William Caxton (1422-1492) was a printer, diplomat, writer and merchant. He is credited with bringing the first printing presses to English, and becoming one of the first booksellers in English. His translations of Chaucer’s Canterbury Tales and Thomas Mallory’s ‘Le Morte d’Arthur’ were important milestones in English Literature. By mass printing books, Caxton enabled a standardisation of the English language and began a process of literacy to gradually spread across England.
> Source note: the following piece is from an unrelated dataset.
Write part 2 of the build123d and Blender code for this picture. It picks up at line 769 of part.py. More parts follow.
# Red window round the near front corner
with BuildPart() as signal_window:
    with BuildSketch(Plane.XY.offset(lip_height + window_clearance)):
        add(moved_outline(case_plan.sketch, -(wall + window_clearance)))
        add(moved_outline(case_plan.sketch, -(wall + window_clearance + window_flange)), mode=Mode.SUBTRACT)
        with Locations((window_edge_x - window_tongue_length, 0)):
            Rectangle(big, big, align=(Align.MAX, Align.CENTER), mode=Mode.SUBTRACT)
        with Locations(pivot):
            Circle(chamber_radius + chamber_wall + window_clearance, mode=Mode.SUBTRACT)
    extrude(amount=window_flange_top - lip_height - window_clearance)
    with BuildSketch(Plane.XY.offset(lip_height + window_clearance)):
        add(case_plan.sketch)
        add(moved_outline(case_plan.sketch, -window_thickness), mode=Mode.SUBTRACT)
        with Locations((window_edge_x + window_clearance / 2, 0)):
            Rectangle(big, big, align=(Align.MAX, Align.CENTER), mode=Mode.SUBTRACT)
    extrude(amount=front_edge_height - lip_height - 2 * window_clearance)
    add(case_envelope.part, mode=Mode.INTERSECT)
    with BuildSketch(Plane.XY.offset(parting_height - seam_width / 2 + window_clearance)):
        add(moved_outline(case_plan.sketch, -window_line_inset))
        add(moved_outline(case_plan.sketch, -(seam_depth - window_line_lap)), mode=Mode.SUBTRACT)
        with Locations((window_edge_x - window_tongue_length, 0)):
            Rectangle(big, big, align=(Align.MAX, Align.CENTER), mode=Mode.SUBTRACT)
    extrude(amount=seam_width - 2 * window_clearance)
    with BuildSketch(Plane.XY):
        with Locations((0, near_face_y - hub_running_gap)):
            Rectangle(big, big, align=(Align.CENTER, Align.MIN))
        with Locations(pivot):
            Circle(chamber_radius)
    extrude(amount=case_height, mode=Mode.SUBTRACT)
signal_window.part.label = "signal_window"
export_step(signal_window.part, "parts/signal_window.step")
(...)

William Caxton was born and educated in Hadlow, Kent around the time of 1415-1422. At the age of 14, he went to London to serve as an apprentice to a wealthy London merchant. After his master, Robert Large died, Caxton inherited a small sum to help him start his own business. He travelled to Bruges, in Belgium and finished in apprenticeship. Working as a merchant he came to Margaret, Duchess of Burgundy (who sister of the English King). He was employed by the Duchess on duties of diplomacy and also trade. He travelled to Cologne where he became aware of the burgeoning printing industry.
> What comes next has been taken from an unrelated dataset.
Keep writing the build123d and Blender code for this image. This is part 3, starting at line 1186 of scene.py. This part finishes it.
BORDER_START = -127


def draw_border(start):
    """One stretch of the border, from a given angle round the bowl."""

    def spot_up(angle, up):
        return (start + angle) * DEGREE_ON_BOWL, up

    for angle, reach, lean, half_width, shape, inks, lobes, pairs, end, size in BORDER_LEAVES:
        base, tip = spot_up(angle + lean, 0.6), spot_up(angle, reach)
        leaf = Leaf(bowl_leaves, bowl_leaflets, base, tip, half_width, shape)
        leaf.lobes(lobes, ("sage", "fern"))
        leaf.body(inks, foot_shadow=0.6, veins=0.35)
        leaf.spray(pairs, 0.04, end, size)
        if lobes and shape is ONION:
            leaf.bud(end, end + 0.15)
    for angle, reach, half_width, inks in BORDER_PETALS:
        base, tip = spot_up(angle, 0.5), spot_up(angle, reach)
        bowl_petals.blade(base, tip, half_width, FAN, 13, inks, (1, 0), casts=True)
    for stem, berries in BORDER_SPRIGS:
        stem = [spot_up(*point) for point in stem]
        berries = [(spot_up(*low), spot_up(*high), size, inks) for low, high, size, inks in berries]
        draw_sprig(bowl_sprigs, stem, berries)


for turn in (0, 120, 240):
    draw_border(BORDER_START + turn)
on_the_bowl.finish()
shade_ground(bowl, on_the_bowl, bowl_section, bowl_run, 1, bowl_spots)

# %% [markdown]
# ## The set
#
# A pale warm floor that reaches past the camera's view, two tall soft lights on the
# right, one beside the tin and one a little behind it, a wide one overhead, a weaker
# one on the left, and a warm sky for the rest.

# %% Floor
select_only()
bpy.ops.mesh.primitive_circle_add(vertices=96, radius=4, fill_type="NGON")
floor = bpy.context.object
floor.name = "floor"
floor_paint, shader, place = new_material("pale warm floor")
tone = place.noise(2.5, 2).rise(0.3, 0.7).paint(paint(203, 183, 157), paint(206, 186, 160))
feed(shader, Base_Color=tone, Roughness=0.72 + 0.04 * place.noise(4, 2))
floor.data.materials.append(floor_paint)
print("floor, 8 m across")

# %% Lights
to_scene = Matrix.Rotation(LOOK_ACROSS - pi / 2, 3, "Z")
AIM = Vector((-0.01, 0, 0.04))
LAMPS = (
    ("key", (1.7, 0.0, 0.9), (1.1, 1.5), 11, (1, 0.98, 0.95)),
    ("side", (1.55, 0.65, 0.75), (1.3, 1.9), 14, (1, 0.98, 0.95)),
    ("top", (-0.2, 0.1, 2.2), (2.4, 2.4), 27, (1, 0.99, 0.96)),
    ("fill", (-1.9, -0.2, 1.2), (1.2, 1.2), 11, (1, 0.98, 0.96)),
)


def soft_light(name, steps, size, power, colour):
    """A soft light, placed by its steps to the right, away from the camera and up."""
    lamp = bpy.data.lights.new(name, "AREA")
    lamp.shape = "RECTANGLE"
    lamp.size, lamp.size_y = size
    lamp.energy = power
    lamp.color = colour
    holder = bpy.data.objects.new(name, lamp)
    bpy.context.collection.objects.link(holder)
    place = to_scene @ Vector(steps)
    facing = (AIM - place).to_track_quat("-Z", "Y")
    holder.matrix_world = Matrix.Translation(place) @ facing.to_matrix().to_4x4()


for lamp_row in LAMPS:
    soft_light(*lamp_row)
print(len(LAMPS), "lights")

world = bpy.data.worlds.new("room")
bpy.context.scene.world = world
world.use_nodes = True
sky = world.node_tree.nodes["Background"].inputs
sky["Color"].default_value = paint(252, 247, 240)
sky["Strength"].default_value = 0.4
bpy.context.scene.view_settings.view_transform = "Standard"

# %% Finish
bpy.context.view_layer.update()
Using this new technology, Caxton set up a printing press in Bruges, and later brought back a printing press to England. During this time, he also translated several books into English, such as the Historyes of Troye.
In 1476, when he was in his 50s, Caxton was back in London, and he started printing and selling books. This included very influential books, such as Chaucer’s Canterbury Tales, Le Morte d’Arthur, Sayengis of the Philosophres (Sayings of the Philosophers) and The Book of the Knight in the Tower, published 1484. This included some of the first verses in the Bible to be printed in English.
His books appealed to the upper classes and merchant classes, though some worried that mass printing may lead to the education of the lower classes and social unrest as they sought to fight against their conditions. He died in around 1492.